• MATERIAL
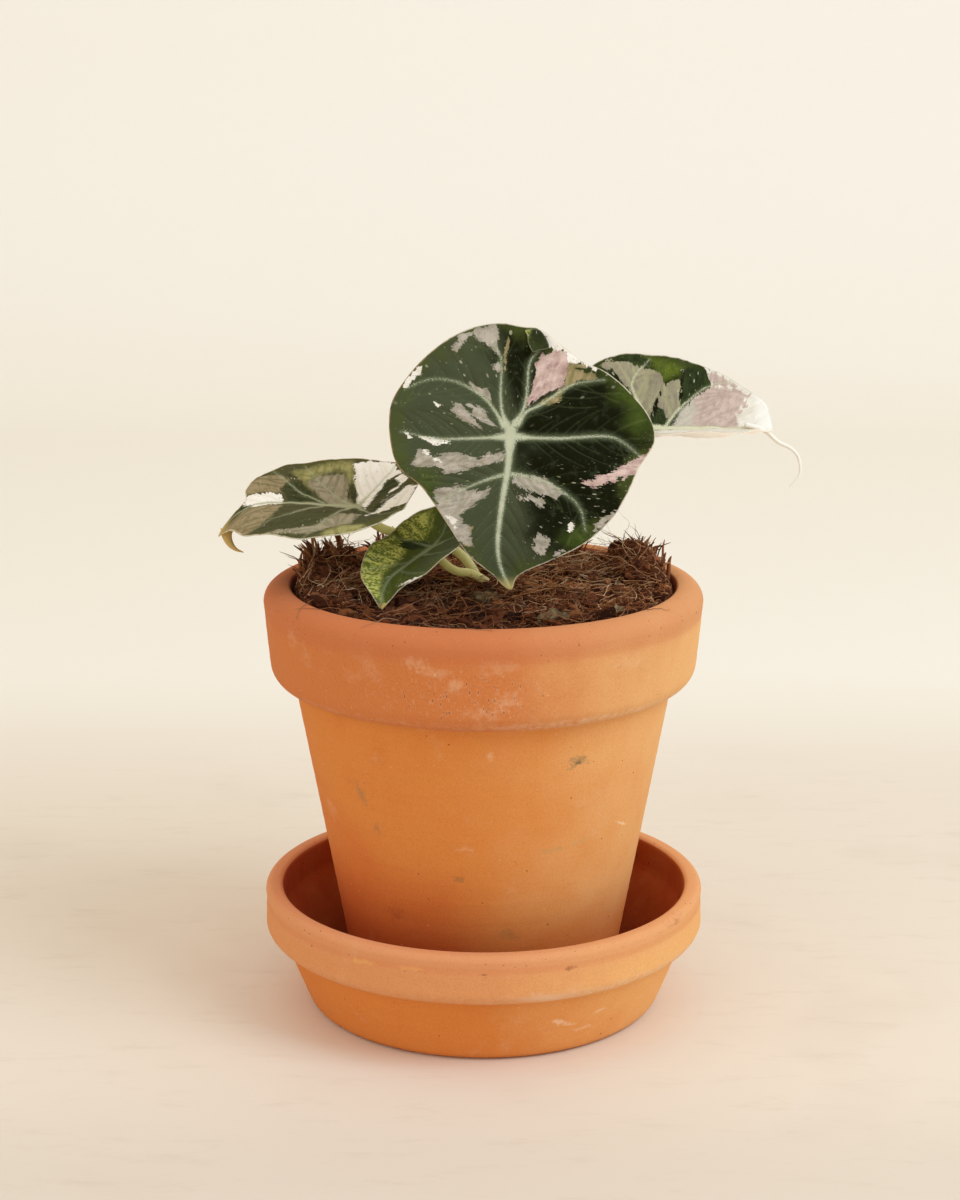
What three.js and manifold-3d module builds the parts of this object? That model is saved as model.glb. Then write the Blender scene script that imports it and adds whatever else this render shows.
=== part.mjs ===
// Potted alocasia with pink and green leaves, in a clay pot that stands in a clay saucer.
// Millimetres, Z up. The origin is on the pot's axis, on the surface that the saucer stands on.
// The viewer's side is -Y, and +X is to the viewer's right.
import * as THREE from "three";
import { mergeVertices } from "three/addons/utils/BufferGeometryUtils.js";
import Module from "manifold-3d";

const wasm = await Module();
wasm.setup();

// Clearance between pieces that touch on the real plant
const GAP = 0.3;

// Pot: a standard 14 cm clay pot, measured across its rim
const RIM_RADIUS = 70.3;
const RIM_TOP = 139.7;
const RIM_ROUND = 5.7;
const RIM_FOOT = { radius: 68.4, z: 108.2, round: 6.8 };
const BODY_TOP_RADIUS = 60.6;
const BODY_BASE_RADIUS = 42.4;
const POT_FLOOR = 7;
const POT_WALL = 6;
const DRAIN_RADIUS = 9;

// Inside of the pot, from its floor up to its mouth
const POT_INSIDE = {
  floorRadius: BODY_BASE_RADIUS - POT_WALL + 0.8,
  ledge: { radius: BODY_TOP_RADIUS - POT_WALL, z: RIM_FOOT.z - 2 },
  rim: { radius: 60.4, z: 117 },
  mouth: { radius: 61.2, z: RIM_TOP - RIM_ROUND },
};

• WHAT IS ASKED
Restate the data above word for word.

• RESULT OF THIS EXERCISE
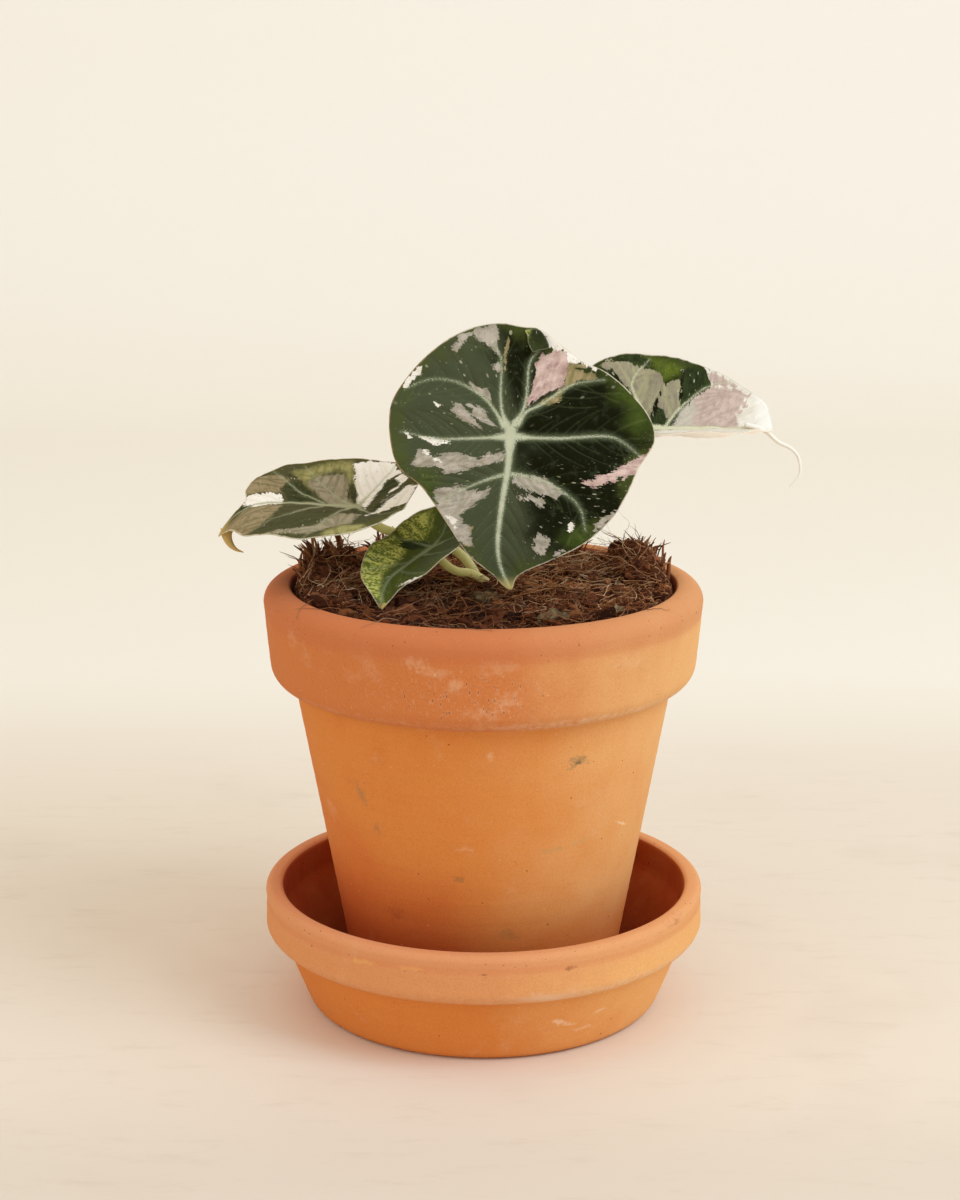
What three.js and manifold-3d module builds the parts of this object? That model is saved as model.glb. Then write the Blender scene script that imports it and adds whatever else this render shows.
=== part.mjs ===
// Potted alocasia with pink and green leaves, in a clay pot that stands in a clay saucer.
// Millimetres, Z up. The origin is on the pot's axis, on the surface that the saucer stands on.
// The viewer's side is -Y, and +X is to the viewer's right.
import * as THREE from "three";
import { mergeVertices } from "three/addons/utils/BufferGeometryUtils.js";
import Module from "manifold-3d";

const wasm = await Module();
wasm.setup();

// Clearance between pieces that touch on the real plant
const GAP = 0.3;

// Pot: a standard 14 cm clay pot, measured across its rim
const RIM_RADIUS = 70.3;
const RIM_TOP = 139.7;
const RIM_ROUND = 5.7;
const RIM_FOOT = { radius: 68.4, z: 108.2, round: 6.8 };
const BODY_TOP_RADIUS = 60.6;
const BODY_BASE_RADIUS = 42.4;
const POT_FLOOR = 7;
const POT_WALL = 6;
const DRAIN_RADIUS = 9;

// Inside of the pot, from its floor up to its mouth
const POT_INSIDE = {
  floorRadius: BODY_BASE_RADIUS - POT_WALL + 0.8,
  ledge: { radius: BODY_TOP_RADIUS - POT_WALL, z: RIM_FOOT.z - 2 },
  rim: { radius: 60.4, z: 117 },
  mouth: { radius: 61.2, z: RIM_TOP - RIM_ROUND },
};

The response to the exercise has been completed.